— Start of TASK DATA —
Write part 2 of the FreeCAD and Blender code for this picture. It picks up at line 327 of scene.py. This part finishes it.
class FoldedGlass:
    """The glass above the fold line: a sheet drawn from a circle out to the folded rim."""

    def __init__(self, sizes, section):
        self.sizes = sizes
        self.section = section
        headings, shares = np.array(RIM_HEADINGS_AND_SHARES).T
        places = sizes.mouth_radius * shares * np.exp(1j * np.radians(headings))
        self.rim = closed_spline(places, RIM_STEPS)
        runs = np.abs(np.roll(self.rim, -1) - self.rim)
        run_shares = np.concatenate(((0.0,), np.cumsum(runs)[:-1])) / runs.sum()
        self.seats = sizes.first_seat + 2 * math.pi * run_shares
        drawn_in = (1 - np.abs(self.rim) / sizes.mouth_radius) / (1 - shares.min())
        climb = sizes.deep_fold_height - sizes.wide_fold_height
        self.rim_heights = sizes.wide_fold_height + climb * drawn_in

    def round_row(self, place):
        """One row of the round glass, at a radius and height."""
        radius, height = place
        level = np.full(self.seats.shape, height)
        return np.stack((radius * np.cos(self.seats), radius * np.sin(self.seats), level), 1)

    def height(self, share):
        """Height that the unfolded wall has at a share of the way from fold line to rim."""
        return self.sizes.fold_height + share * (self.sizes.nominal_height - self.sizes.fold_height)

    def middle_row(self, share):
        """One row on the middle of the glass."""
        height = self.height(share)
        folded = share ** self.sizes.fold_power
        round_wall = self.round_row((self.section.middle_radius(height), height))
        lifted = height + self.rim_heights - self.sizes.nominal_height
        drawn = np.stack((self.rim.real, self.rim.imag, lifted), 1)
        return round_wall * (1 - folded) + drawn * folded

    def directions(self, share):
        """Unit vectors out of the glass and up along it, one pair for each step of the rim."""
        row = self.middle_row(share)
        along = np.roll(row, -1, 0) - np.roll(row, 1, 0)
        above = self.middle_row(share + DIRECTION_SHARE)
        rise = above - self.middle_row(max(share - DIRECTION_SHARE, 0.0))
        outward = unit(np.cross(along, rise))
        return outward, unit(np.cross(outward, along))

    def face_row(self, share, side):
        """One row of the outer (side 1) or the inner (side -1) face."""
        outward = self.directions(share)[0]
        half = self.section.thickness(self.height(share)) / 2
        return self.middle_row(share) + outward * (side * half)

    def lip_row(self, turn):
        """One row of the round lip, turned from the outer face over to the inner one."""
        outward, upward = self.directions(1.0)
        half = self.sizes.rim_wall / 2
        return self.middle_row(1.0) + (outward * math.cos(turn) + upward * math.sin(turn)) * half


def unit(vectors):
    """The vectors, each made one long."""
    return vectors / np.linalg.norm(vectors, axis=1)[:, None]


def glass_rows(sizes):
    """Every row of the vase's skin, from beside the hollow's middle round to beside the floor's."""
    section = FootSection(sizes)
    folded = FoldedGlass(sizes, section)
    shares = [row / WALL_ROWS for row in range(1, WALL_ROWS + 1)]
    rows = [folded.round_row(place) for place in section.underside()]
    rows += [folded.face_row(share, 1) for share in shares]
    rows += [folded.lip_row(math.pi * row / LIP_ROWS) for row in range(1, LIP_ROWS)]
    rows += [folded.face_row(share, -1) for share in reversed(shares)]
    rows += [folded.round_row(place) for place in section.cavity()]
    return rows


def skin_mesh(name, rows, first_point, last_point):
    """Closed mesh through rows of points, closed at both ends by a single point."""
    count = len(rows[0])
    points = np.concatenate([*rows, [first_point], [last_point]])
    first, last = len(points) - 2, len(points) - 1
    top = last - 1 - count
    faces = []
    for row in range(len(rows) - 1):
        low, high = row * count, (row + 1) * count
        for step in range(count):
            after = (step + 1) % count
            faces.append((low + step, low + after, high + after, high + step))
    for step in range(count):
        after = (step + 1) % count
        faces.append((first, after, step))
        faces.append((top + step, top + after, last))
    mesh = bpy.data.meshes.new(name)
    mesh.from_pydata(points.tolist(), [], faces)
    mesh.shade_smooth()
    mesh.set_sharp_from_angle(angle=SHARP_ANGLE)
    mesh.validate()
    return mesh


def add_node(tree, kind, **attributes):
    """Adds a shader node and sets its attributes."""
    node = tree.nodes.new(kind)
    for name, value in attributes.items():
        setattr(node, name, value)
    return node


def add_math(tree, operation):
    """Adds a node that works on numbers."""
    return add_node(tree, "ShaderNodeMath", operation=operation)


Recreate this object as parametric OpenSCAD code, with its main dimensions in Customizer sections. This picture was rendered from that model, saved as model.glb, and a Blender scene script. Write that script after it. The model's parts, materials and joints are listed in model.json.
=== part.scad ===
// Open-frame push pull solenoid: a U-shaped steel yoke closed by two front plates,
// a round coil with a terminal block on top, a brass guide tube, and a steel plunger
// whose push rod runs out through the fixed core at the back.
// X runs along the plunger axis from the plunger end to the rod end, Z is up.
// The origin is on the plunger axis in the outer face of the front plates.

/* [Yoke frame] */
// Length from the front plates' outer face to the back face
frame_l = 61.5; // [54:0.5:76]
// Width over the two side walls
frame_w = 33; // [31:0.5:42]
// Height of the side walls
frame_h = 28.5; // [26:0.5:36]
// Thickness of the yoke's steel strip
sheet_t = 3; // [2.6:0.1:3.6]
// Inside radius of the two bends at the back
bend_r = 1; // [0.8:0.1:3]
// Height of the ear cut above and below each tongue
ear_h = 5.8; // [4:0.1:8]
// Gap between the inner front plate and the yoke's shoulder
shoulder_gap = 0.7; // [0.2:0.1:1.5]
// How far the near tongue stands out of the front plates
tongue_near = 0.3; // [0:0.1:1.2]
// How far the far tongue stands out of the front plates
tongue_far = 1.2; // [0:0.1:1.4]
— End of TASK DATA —
- _WHAT THE TASK REQUIRES_:
Copy exactly the lines of the listing above, beginning at the line with "Recreate this object" and ending at its final line; write out nothing else.

- _EXERCISE ANSWER_:
Recreate this object as parametric OpenSCAD code, with its main dimensions in Customizer sections. This picture was rendered from that model, saved as model.glb, and a Blender scene script. Write that script after it. The model's parts, materials and joints are listed in model.json.
=== part.scad ===
// Open-frame push pull solenoid: a U-shaped steel yoke closed by two front plates,
// a round coil with a terminal block on top, a brass guide tube, and a steel plunger
// whose push rod runs out through the fixed core at the back.
// X runs along the plunger axis from the plunger end to the rod end, Z is up.
// The origin is on the plunger axis in the outer face of the front plates.

/* [Yoke frame] */
// Length from the front plates' outer face to the back face
frame_l = 61.5; // [54:0.5:76]
// Width over the two side walls
frame_w = 33; // [31:0.5:42]
// Height of the side walls
frame_h = 28.5; // [26:0.5:36]
// Thickness of the yoke's steel strip
sheet_t = 3; // [2.6:0.1:3.6]
// Inside radius of the two bends at the back
bend_r = 1; // [0.8:0.1:3]
// Height of the ear cut above and below each tongue
ear_h = 5.8; // [4:0.1:8]
// Gap between the inner front plate and the yoke's shoulder
shoulder_gap = 0.7; // [0.2:0.1:1.5]
// How far the near tongue stands out of the front plates
tongue_near = 0.3; // [0:0.1:1.2]
// How far the far tongue stands out of the front plates
tongue_far = 1.2; // [0:0.1:1.4]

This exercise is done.